In the traditional R&D process, the product is developed and then handed off to the design team to “wrap” it and make it look pretty.
The drawback is that this approach is out of date; in the last ten years consumers have become much more design-savvy.
Consumers want functional, usable design that highlights ease of use, or a more emotive design that adds a personal connection with the product or in some way broadcasts a statement about the user’s more subtle, hard-to-define beliefs about themselves.
We can all name a handful of companies that are melding form and function in a way that resonates with users and creates a deep-seated brand loyalty.
Look at JetBlue.
They are essentially a low-cost carrier, but their design does a masterful job of suggesting that they provide a full-service experience.
Their terminal at JFK is a flashback to the old-world style of travel—more elegant and sophisticated than its customers would expect it to be, and more pleasant to spend time in compared with the terminals of most of its competitors, the so-called legacy carriers.
It’s important to constantly ask why you develop your product elements in a particular order.
This is especially true if your organization has been in business for a substantial length of time and yet you’re still developing your products in an order that was devised to suit production methods from decades ago.
Ford Motor Company worked with Ideo and the New York–based design firm Smart Design on the Ford Fusion.
This was a daring move for Ford, as the car industry has always believed in keeping new ideas proprietary.
By bringing in outside firms they risked their design being leaked prematurely.
However, they recognized both that they needed to do something bold with the design to reflect the radically new nature of the car and that they didn’t know where to start.
Ford wanted a design that reflected the fact that the hybrid car was something “new.”
Part of this process was realizing that their potential customer base was made up of people with wildly divergent needs and wants.
There were the hard-core “hypermilers,” who kept spreadsheets detailing the performance they got out of every gallon of gas.
There were customers who were concerned about the environment but didn’t think much about it beyond making the decision to go hybrid.
And there were people who simply were looking to lower the amount they spent on gas but weren’t emotionally invested in the environmental aspect of the vehicle.
All of these groups wanted different levels of information and feedback from the dashboard array.
The hypermilers wanted to “keep score” of their gas mileage and monitor how the car was performing at different points during their driving experience.
The less environmentally focused customers wanted a simpler, less distracting display.
The only thing all the potential customers agreed on was that there needed to be an easy-to-find clock display somewhere on the dash.
So, rather than developing the dashboard last to meet the specs of the car (as it is typically done), the design team reversed the process and started working on the dash long before they even had the car itself designed.
They started off interviewing hundreds of potential customers but quickly realized that no one design was going to make everybody happy.
After multiple rounds of testing they developed a dash that allowed the driver to pick one of four settings that determined what appeared on the display.
Once this concept was finalized, it was sent to the engineers to incorporate into the overall specs of the vehicle.

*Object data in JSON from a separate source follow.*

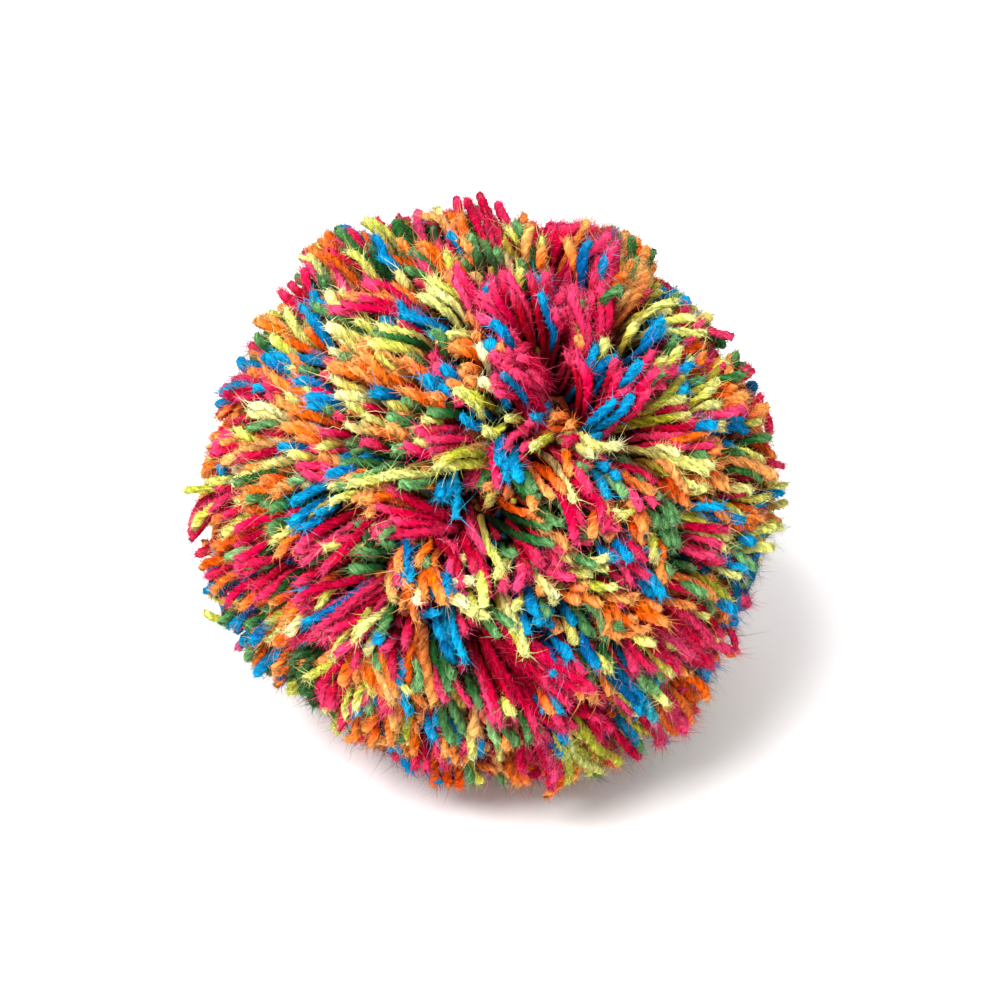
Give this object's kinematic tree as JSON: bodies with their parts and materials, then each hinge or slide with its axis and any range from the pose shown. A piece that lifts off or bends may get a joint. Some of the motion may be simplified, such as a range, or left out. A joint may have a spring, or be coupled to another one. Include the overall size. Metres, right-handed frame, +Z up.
{
  "type": "yarn pom pom",
  "caption": "Fluffy ball of cut plied yarn in mixed bright colours, with tufts that lean away from a winding parting, resting on a small flat spot.",
  "frame": {"origin": "on the surface that the ball rests on, under the middle of its width and depth", "axes": "+Z up, -Y towards the front, where the parting shows near the top, +X to the right seen from the front"},
  "size_m": [0.101, 0.1004, 0.0947],
  "materials": {
    "yarn": "soft two-ply yarn dyed in short lengths of hot pink, orange, lime yellow, bright blue and forest green, with blunt cut ends and a haze of loose fibres"
  },
  "bodies": {
    "root": {"pom_pom": "yarn"}
  },
  "joints": []
}
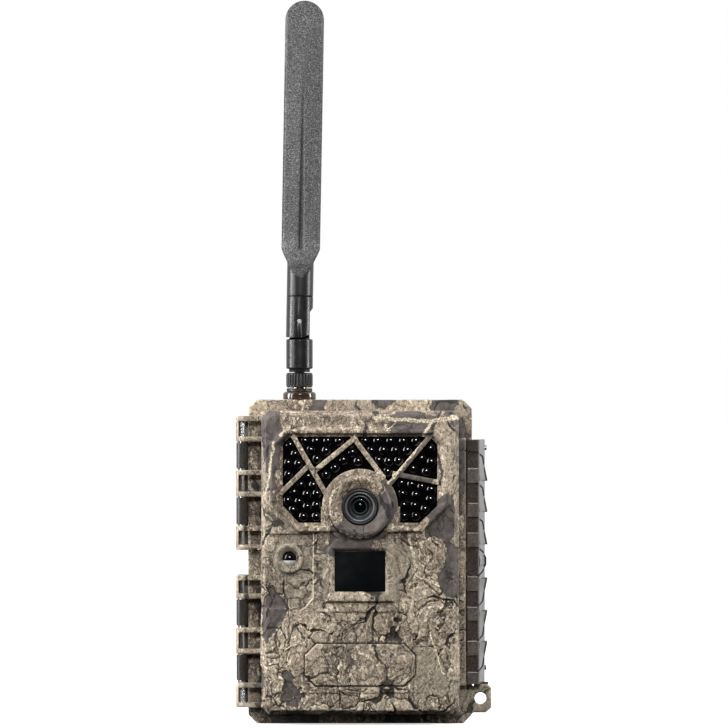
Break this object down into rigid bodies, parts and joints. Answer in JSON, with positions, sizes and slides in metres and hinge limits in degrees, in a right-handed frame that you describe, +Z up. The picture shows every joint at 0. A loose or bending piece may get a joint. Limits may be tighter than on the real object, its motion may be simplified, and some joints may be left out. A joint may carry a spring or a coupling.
{
  "type": "trail camera",
  "caption": "Cellular trail camera: two-shell box with side-hinged front cover, long side latch, infrared LED window, lens, motion-sensor window and folding paddle antenna.",
  "frame": {"origin": "mouth of the tripod socket, in the middle of the flat underside", "axes": "+X to the right seen from the front, -Y the way the lens looks, +Z up along the antenna"},
  "size_m": [0.1107, 0.0784, 0.3144],
  "materials": {
    "camo_shell": "moulded ABS with a printed bark camouflage in taupe, tan and charcoal, satin matte",
    "camo_bezel": "moulded ABS ring with the same bark print, satin matte",
    "hinge_plastic": "dark brown moulded nylon, satin",
    "latch_plastic": "dark brown moulded nylon, fine grain, worn lighter at the edges",
    "pin_steel": "plain steel pin, knurled at one end",
    "screw_steel": "zinc-plated steel screws",
    "contact_nickel": "nickel-plated spring steel",
    "brass": "turned brass",
    "jack_metal": "plated brass coaxial jack",
    "collar_metal": "glossy dark brown collar with a bright edge",
    "tray_plastic": "black moulded plastic",
    "cell_jacket": "printed metal jacket of an AA cell, density of a whole cell",
    "circuit_board": "green solder-masked circuit board",
    "chip_black": "black epoxy chip packages",
    "shield_can": "tinned shielding can",
    "connector_metal": "stamped connector shell",
    "lens_black": "black anodised look, ribbed lens barrel",
    "lens_glass": "coated optical glass with a teal reflection",
    "filter_glass": "infrared cut filter glass",
    "panel_black": "glossy black plate behind the LEDs",
    "led_epoxy": "dark epoxy LED domes, glossy",
    "window_black": "black infrared-transparent film, satin",
    "sensor_can": "metal sensor can",
    "eye_clear": "dark clear acrylic dome",
    "inner_panel": "black inner panel, fine texture",
    "screen": "unlit display under clear acrylic",
    "key_rubber": "grey-black rubber key caps",
    "seal_rubber": "black silicone gasket",
    "card_plastic": "plain black memory card",
    "antenna_barrel": "black satin moulded barrels",
    "antenna_blade": "dark grey speckled, grained rubbery plastic",
    "antenna_nut": "black knurled nut"
  },
  "bodies": {
    "rear_case": {"rear_housing": "camo_shell", "hinge_barrels": "hinge_plastic", "hinge_screws": "screw_steel", "latch_pin": "pin_steel", "latch_pin_screws": "screw_steel", "tripod_insert": "brass", "battery_tray": "tray_plastic", "aa_cells": "cell_jacket", "battery_contacts": "contact_nickel", "battery_springs": "contact_nickel", "modem_board": "circuit_board", "modem_module": "shield_can", "sim_holder": "connector_metal", "rear_screws": "screw_steel", "antenna_jack": "jack_metal", "jack_collar": "collar_metal", "jack_nut": "antenna_nut"},
    "cover": {"front_cover": "camo_shell", "hinge_pins": "pin_steel", "gasket": "seal_rubber", "lens_bezel": "camo_bezel", "lens_barrel": "lens_black", "lens_front_glass": "lens_glass", "lens_mount": "lens_black", "sensor_board": "circuit_board", "image_sensor": "chip_black", "led_panel": "panel_black", "infrared_leds": "led_epoxy", "led_board": "circuit_board", "pir_window": "window_black", "pir_sensor": "sensor_can", "light_sensor_lens": "eye_clear", "light_sensor": "chip_black", "main_board": "circuit_board", "board_chips": "chip_black", "board_screws": "screw_steel", "control_panel": "inner_panel", "cover_screws": "screw_steel", "lcd_screen": "screen", "usb_port": "connector_metal", "card_slot": "connector_metal"},
    "latch": {"latch_lever": "latch_plastic"},
    "coupling_nut": {"antenna_nut": "antenna_nut"},
    "antenna_swivel_barrel": {"antenna_base": "antenna_barrel"},
    "antenna_paddle": {"antenna_yoke": "antenna_barrel", "antenna_fold_pin": "pin_steel", "antenna_blade": "antenna_blade", "antenna_radiator": "brass"},
    "ir_filter": {"ir_filter_frame": "lens_black", "ir_filter_glass": "filter_glass"},
    "memory_card": {"sd_card": "card_plastic"},
    "mode_slider": {"mode_switch": "inner_panel"},
    "key_up": {"button_up": "key_rubber"},
    "key_down": {"button_down": "key_rubber"},
    "key_left": {"button_left": "key_rubber"},
    "key_right": {"button_right": "key_rubber"},
    "key_ok": {"button_ok": "key_rubber"},
    "key_menu": {"button_menu": "key_rubber"}
  },
  "joints": [
    {"name": "cover_hinge", "type": "hinge", "parent": "rear_case", "child": "cover", "pos_m": [-0.051, -0.0222, 0.0701], "axis": [0, 0, -1], "range_deg": [0, 120]},
    {"name": "latch_hinge", "type": "hinge", "parent": "rear_case", "child": "latch", "pos_m": [0.0516, 0.0118, 0.0701], "axis": [0, 0, 1], "range_deg": [0, 75]},
    {"name": "coupling_nut_turn", "type": "hinge", "parent": "rear_case", "child": "coupling_nut", "pos_m": [-0.0265, 0.0095, 0.1486], "axis": [0, 0, 1], "continuous": true},
    {"name": "antenna_swivel", "type": "hinge", "parent": "rear_case", "child": "antenna_swivel_barrel", "pos_m": [-0.0265, 0.0095, 0.152], "axis": [0, 0, 1], "continuous": true},
    {"name": "antenna_fold", "type": "hinge", "parent": "antenna_swivel_barrel", "child": "antenna_paddle", "pos_m": [-0.0265, 0.0095, 0.1745], "axis": [0, 1, 0], "range_deg": [-1, 89]},
    {"name": "ir_filter_shift", "type": "slide", "parent": "cover", "child": "ir_filter", "axis": [-1, 0, 0], "range_m": [0, 0.007]},
    {"name": "card_eject", "type": "slide", "parent": "cover", "child": "memory_card", "axis": [0, 0, 1], "range_m": [0, 0.004]},
    {"name": "mode_slide", "type": "slide", "parent": "cover", "child": "mode_slider", "axis": [0, 0, 1], "range_m": [0, 0.006]},
    {"name": "press_up", "type": "slide", "parent": "cover", "child": "key_up", "axis": [0, -1, 0], "range_m": [0, 0.0008], "stiffness_N_per_m": 400},
    {"name": "press_down", "type": "slide", "parent": "cover", "child": "key_down", "axis": [0, -1, 0], "range_m": [0, 0.0008], "stiffness_N_per_m": 400},
    {"name": "press_left", "type": "slide", "parent": "cover", "child": "key_left", "axis": [0, -1, 0], "range_m": [0, 0.0008], "stiffness_N_per_m": 400},
    {"name": "press_right", "type": "slide", "parent": "cover", "child": "key_right", "axis": [0, -1, 0], "range_m": [0, 0.0008], "stiffness_N_per_m": 400},
    {"name": "press_ok", "type": "slide", "parent": "cover", "child": "key_ok", "axis": [0, -1, 0], "range_m": [0, 0.0008], "stiffness_N_per_m": 400},
    {"name": "press_menu", "type": "slide", "parent": "cover", "child": "key_menu", "axis": [0, -1, 0], "range_m": [0, 0.0008], "stiffness_N_per_m": 400}
  ]
}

By reversing the order in which their process was normally done (here’s the car, now figure out how the dashboard works within it), the combined team of Ford, Ideo, and Smart Design were able to come up with a unique experience that reflected the environmental philosophy of the car and give users a customizable experience that was much more likely to please the individuals who purchased the vehicle.
In what order do you develop an idea and its components?
What would happen if you changed that?
How did you make the determination about your customers’ priorities in regards to how you ordered the phases of R&D?
When do you involve design in the R&D? What would be the impact if you change it?